The senior housing industry now has its first-ever customer satisfaction benchmark, courtesy of a well-known consumer ratings giant.
J.D. Power will officially launch its Senior Living Community Certification program on Tuesday, which provides a means for individual senior housing communities to become certified as providers of quality care. The launch marks a continuation of J.D. Power’s push into the senior housing space; the firm published its inaugural “Senior Living Satisfaction Study” in February, and intends to roll out several regional senior living satisfaction studies in the coming months.
Newton, Massachusetts-based Five Star Senior Living (Nasdaq: FVE) is the first senior housing provider to strive for senior living community certification through J.D. Power. Five Star’s decision to pursue certification was motivated by the potential to attract both residents and new employees.
“In all of the research that we’ve done, it’s the deciding factor when a consumer is choosing between different providers,” Rob Poyas, Five Star’s vice president of sales and marketing, told Senior Housing News. “This is the first industry-wide benchmark that measures that.”
Taking senior housing to the next level
J.D. Power’s senior living certification is a two-step process that’s “open to any and all senior living providers,” Greg Truex, senior director of U.S. service industries at J.D. Power, told Senior Housing News.
First, to qualify for certification, a community must rank among the top 20% in overall customer satisfaction as determined by the 2018 J.D. Power Senior Living Satisfaction Study.
“We used the data collected from the 2018 study to define the certification benchmark,” Truex explained.
Then, J.D. Power will survey that community’s residents in order to assess its performance across 14 key performance indicators and 17 performance metrics.
Senior housing communities seeking certification must also pass a “rigorous” assessment of 140 operational best practices. For the evaluation, J.D. Power will send an auditor to spend time at each community that has performed well in the aforementioned resident surveys. If the auditor determines that the community is completing an adequate number of best practices, the community becomes certified by J.D. Power for 12 months, during which time it can promote its certification through in-community displays and online marketing collateral.
J.D. Power worked with Andrew Carle, president of Carle Consulting and founding director of George Mason University’s Program in Senior Housing Administration, to set the list of best practices. They include licensing and safety; community mission, culture and structure; resident relations; community staff; resident services; and sales, marketing, and move-in coordination.
When Carle first heard that J.D. Power was launching a senior living certification program, he reached out to the firm and offered his support and guidance. Carle believes it’s high time that the senior living industry had readily available consumer satisfaction data, and that not having it is potentially hurting the industry.
“We need to take this industry to the next professional level,” Carle told Senior Housing News.
U.S. consumers of all kinds are increasingly data-driven, he noted.
“People go to Yelp! to figure out what restaurants to eat at these days,” he said. “We know that they are looking more for data, and they need credible data.”
Carle’s motivation to help shape J.D. Power’s certification program goes beyond the need to increase the amount of consumer data.
“The ability to differentiate in an increasingly sophisticated consumer market is going to be huge,” he explained.
First customer secured
Like many in the industry, leadership at Five Star Senior Living believes that senior housing is becoming increasingly hospitality-focused.

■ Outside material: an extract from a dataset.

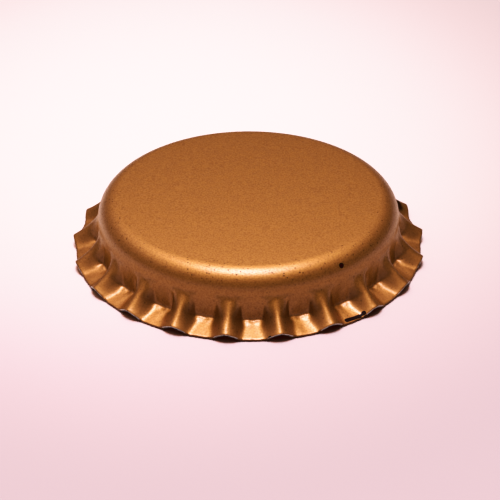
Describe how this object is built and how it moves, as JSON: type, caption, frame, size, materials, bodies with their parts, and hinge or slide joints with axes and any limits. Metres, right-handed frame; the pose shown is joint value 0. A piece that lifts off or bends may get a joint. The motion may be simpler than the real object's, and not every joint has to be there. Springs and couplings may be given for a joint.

Five Star also believes that J.D. Power’s certification program will help the provider succeed in that regard.
“The key aspect of hospitality is always resident satisfaction,” Poyas explained. All 283 of Five Star’s communities are pursuing certification; if they achieve it, they’ll be able to attract new residents, as well as “the right employees,” Poyas said. If they don’t, they’ll still have training materials and research that can help them improve their resident satisfaction.
“It sets a benchmark and it allows us to be able to mold all of our training materials around what the customer wants,” he explained.
J.D. Power’s reputation also helped it secure Five Star as a customer.
“I can’t, off the top of my head, think of another company I would have trusted,” Poyas said.